Galaxy mergers and disk angular momentum evolution: stellar halos as a critical test

Original Abstract

We investigate the role of hierarchical assembly in the angular momentum (AM) evolution of galaxies using a sample of 471 Milky Way-mass galaxies from the TNG-50 simulation. While galaxy orientation is often attributed to tidal torques and the cooling of gas within halos, we demonstrate that galaxy reorientation (tilting) is a common consequence of satellite accretion. Specifically, 80+/-2% of galaxies show alignment between their present-day AM and the orbital AM of their most massive (dominant) merger progenitor. This reorientation typically results in changes of around 50% in the galaxies' specific AM, with the most significant shifts occurring in galaxies that were initially highly misaligned. We find only a weak influence from the second most massive merger, and negligible impacts from surviving satellites. We show that accreted stellar halos encode the history of this reorientation.

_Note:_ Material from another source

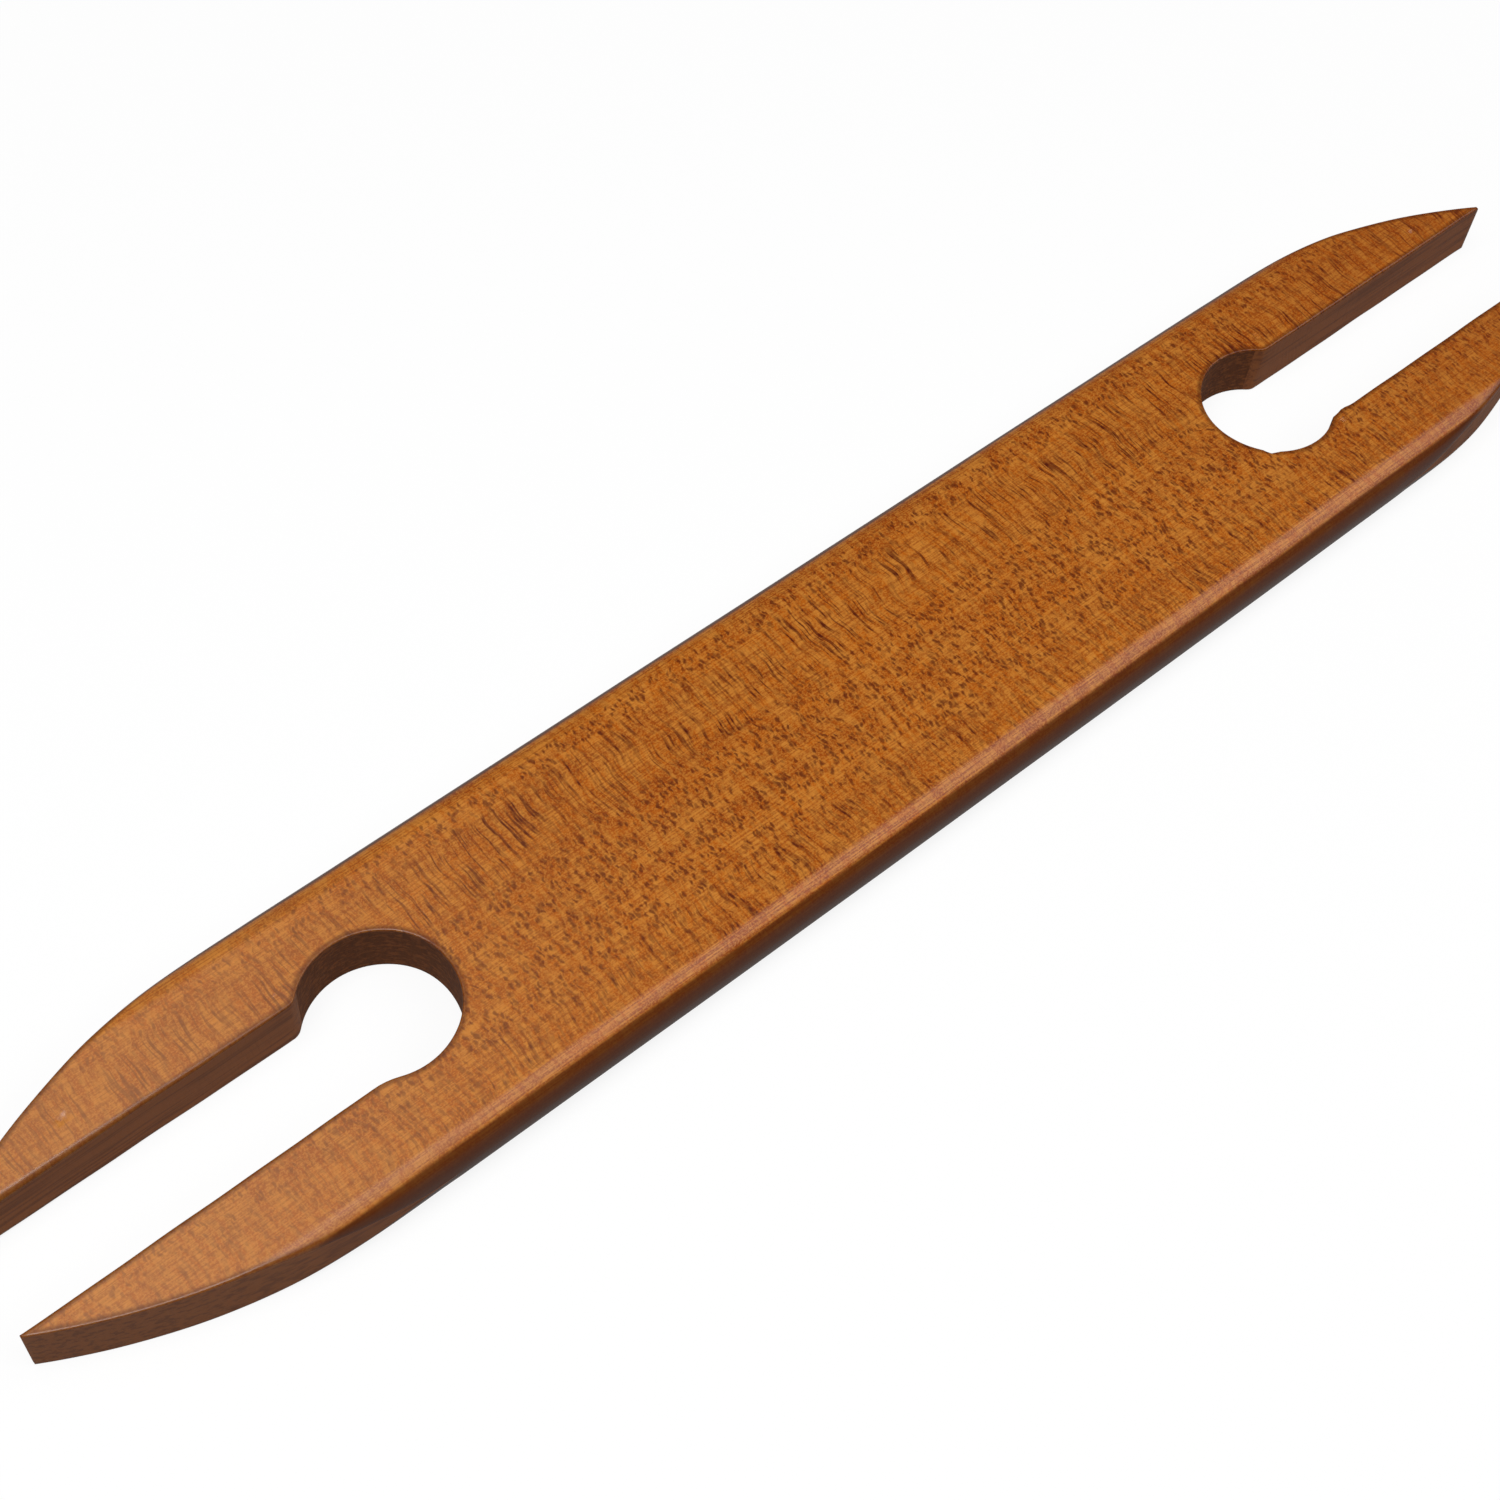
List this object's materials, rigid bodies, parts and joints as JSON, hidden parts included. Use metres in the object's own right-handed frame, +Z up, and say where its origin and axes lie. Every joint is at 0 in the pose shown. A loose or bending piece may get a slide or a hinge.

Driven by the same accretion event, the main bodies of galaxies and their stellar halos tend to co-align, with 81+/-2% of TNG-50 stellar halos showing prograde rotation relative to the galaxy. This signature will be detectable through major-axis kinematics with 30-meter class telescopes for Milky Way mass galaxies, offering a valuable observational test of this picture. While halo rotation directly constrains the specific AM of mergers within the last ~7 Gyr, this kinematic `memory' is largely erased for older and more radial events. Consequently, the Milky Way itself appears to be a notable exception to the general merger-driven trend: TNG-50 analogs with early, radial, and low angular momentum dominant mergers affect present-day disk orientation minimally. The current MW disk orientation may instead reflect the accumulated influences of gas accretion or dark matter torques.